_BRIEF:_ Every line of the material below must be repeated exactly.
++++++++++++++++++++
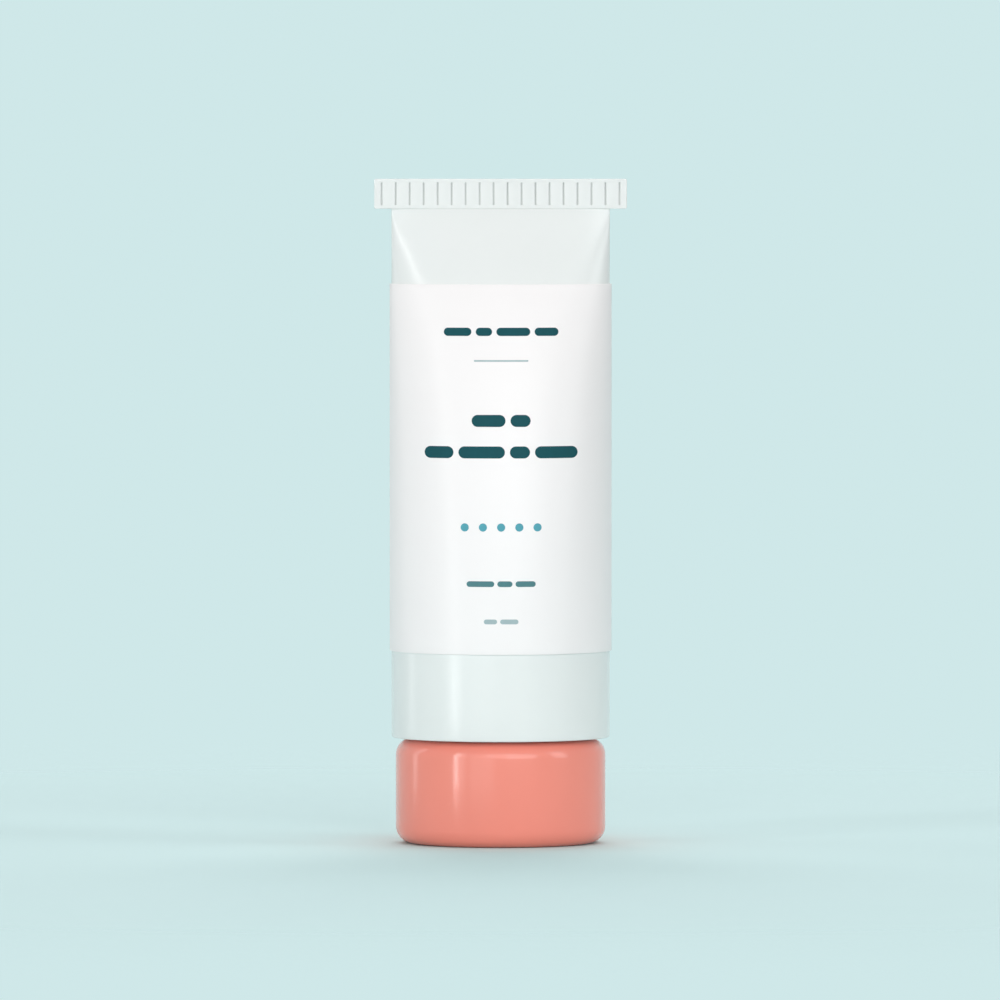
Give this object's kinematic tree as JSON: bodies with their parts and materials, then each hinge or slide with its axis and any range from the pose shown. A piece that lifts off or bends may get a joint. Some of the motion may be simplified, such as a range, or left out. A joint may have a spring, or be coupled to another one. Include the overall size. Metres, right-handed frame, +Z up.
{
  "type": "toothpaste tube",
  "caption": "Squeezable plastic tube with a flat crimped end and wrap label, filled with paste, standing on its coral screw cap.",
  "frame": {"origin": "centre of the cap's standing face, on the tube's axis", "axes": "+Z up along the tube's axis from the cap to the crimped end; +X along the crimp's width, to the right seen from the front; +Y to the back, where the label's seam is"},
  "size_m": [0.0406, 0.0356, 0.1065],
  "materials": {
    "cap_plastic": "coral moulded plastic, glossy",
    "seal_foil": "thin lacquered foil",
    "head_plastic": "white moulded plastic, satin",
    "sleeve_film": "milky pale mint extruded film, glossy, slightly translucent",
    "label_film": "white film label, satin, with dark teal and sea-blue print in plain shapes",
    "paste": "smooth pale mint paste"
  },
  "bodies": {
    "cap": {"screw_cap": "cap_plastic"},
    "seal": {"foil_seal": "seal_foil"},
    "tube": {"tube_head": "head_plastic", "tube_sleeve": "sleeve_film", "wrap_label": "label_film", "toothpaste": "paste"}
  },
  "joints": [
    {"name": "tube_lift", "type": "slide", "parent": "cap", "child": "seal", "axis": [0, 0, 1], "range_m": [0, 0.018]},
    {"name": "tube_turn", "type": "hinge", "parent": "seal", "child": "tube", "pos_m": [0, 0, 0], "axis": [0, 0, 1], "range_deg": [0, 1080]}
  ],
  "couplings": [
    {"joint": "tube_lift", "follows": "tube_turn", "m_per_rad": 0.00095493}
  ]
}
++++++++++++++++++++
_OUTPUT OF THE EXERCISE:_
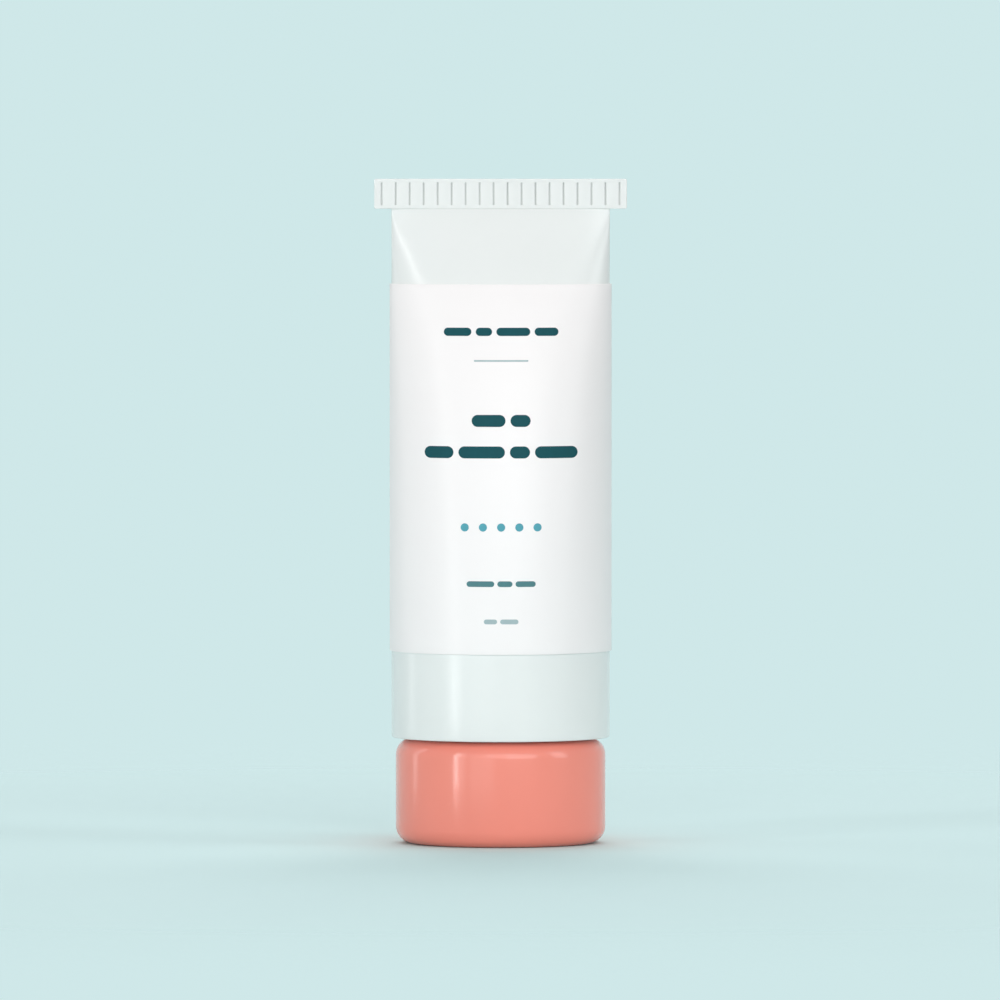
Give this object's kinematic tree as JSON: bodies with their parts and materials, then each hinge or slide with its axis and any range from the pose shown. A piece that lifts off or bends may get a joint. Some of the motion may be simplified, such as a range, or left out. A joint may have a spring, or be coupled to another one. Include the overall size. Metres, right-handed frame, +Z up.
{
  "type": "toothpaste tube",
  "caption": "Squeezable plastic tube with a flat crimped end and wrap label, filled with paste, standing on its coral screw cap.",
  "frame": {"origin": "centre of the cap's standing face, on the tube's axis", "axes": "+Z up along the tube's axis from the cap to the crimped end; +X along the crimp's width, to the right seen from the front; +Y to the back, where the label's seam is"},
  "size_m": [0.0406, 0.0356, 0.1065],
  "materials": {
    "cap_plastic": "coral moulded plastic, glossy",
    "seal_foil": "thin lacquered foil",
    "head_plastic": "white moulded plastic, satin",
    "sleeve_film": "milky pale mint extruded film, glossy, slightly translucent",
    "label_film": "white film label, satin, with dark teal and sea-blue print in plain shapes",
    "paste": "smooth pale mint paste"
  },
  "bodies": {
    "cap": {"screw_cap": "cap_plastic"},
    "seal": {"foil_seal": "seal_foil"},
    "tube": {"tube_head": "head_plastic", "tube_sleeve": "sleeve_film", "wrap_label": "label_film", "toothpaste": "paste"}
  },
  "joints": [
    {"name": "tube_lift", "type": "slide", "parent": "cap", "child": "seal", "axis": [0, 0, 1], "range_m": [0, 0.018]},
    {"name": "tube_turn", "type": "hinge", "parent": "seal", "child": "tube", "pos_m": [0, 0, 0], "axis": [0, 0, 1], "range_deg": [0, 1080]}
  ],
  "couplings": [
    {"joint": "tube_lift", "follows": "tube_turn", "m_per_rad": 0.00095493}
  ]
}